*WHAT YOU NEED TO DO*. In the listing below, find the line containing "cap.rotation.x = -TILT;" and the line containing "obj.parent = empty". Repeat exactly those two lines and every line between them, nothing more.

*PROVIDED MATERIAL*.
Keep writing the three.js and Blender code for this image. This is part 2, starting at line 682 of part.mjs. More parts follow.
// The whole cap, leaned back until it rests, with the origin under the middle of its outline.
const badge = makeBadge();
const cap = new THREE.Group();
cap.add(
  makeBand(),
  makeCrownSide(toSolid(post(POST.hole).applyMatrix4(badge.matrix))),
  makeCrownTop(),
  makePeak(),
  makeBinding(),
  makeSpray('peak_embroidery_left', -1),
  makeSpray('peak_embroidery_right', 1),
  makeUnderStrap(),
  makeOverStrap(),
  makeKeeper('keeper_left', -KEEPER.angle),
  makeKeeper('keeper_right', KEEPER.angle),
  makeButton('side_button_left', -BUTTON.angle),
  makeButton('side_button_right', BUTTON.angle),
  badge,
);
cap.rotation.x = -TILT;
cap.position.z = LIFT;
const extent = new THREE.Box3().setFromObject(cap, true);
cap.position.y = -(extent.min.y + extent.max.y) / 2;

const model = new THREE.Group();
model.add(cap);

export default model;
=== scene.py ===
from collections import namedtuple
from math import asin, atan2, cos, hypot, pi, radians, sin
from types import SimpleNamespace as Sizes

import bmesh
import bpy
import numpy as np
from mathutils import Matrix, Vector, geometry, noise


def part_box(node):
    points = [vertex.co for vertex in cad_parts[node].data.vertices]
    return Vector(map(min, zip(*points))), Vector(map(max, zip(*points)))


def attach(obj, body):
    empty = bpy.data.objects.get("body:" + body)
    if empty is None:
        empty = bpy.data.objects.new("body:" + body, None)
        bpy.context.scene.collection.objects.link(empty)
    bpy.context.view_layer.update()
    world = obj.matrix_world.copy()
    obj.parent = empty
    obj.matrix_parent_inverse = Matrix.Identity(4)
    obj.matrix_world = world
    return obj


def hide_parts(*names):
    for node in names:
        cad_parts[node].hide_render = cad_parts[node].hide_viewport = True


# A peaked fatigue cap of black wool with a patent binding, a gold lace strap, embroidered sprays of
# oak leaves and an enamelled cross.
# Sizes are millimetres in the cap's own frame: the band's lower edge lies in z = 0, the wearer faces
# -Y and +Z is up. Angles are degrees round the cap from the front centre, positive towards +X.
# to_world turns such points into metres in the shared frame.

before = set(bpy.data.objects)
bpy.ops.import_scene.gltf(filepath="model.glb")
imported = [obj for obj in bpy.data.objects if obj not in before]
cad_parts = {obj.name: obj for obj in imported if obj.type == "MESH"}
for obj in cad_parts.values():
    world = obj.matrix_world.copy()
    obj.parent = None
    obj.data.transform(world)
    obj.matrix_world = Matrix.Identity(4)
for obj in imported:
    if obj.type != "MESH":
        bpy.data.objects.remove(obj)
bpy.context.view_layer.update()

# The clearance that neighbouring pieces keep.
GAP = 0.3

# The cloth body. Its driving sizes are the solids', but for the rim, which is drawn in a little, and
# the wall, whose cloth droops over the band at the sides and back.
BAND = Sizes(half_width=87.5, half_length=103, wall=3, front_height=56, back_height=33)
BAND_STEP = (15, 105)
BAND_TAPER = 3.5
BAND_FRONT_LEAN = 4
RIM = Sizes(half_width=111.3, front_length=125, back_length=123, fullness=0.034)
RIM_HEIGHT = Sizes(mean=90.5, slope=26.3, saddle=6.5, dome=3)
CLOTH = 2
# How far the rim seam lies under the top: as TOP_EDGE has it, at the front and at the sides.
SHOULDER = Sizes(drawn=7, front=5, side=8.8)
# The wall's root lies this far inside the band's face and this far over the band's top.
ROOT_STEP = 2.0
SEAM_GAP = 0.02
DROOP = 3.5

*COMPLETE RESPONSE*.
cap.rotation.x = -TILT;
cap.position.z = LIFT;
const extent = new THREE.Box3().setFromObject(cap, true);
cap.position.y = -(extent.min.y + extent.max.y) / 2;

const model = new THREE.Group();
model.add(cap);

export default model;
=== scene.py ===
from collections import namedtuple
from math import asin, atan2, cos, hypot, pi, radians, sin
from types import SimpleNamespace as Sizes

import bmesh
import bpy
import numpy as np
from mathutils import Matrix, Vector, geometry, noise


def part_box(node):
    points = [vertex.co for vertex in cad_parts[node].data.vertices]
    return Vector(map(min, zip(*points))), Vector(map(max, zip(*points)))


def attach(obj, body):
    empty = bpy.data.objects.get("body:" + body)
    if empty is None:
        empty = bpy.data.objects.new("body:" + body, None)
        bpy.context.scene.collection.objects.link(empty)
    bpy.context.view_layer.update()
    world = obj.matrix_world.copy()
    obj.parent = empty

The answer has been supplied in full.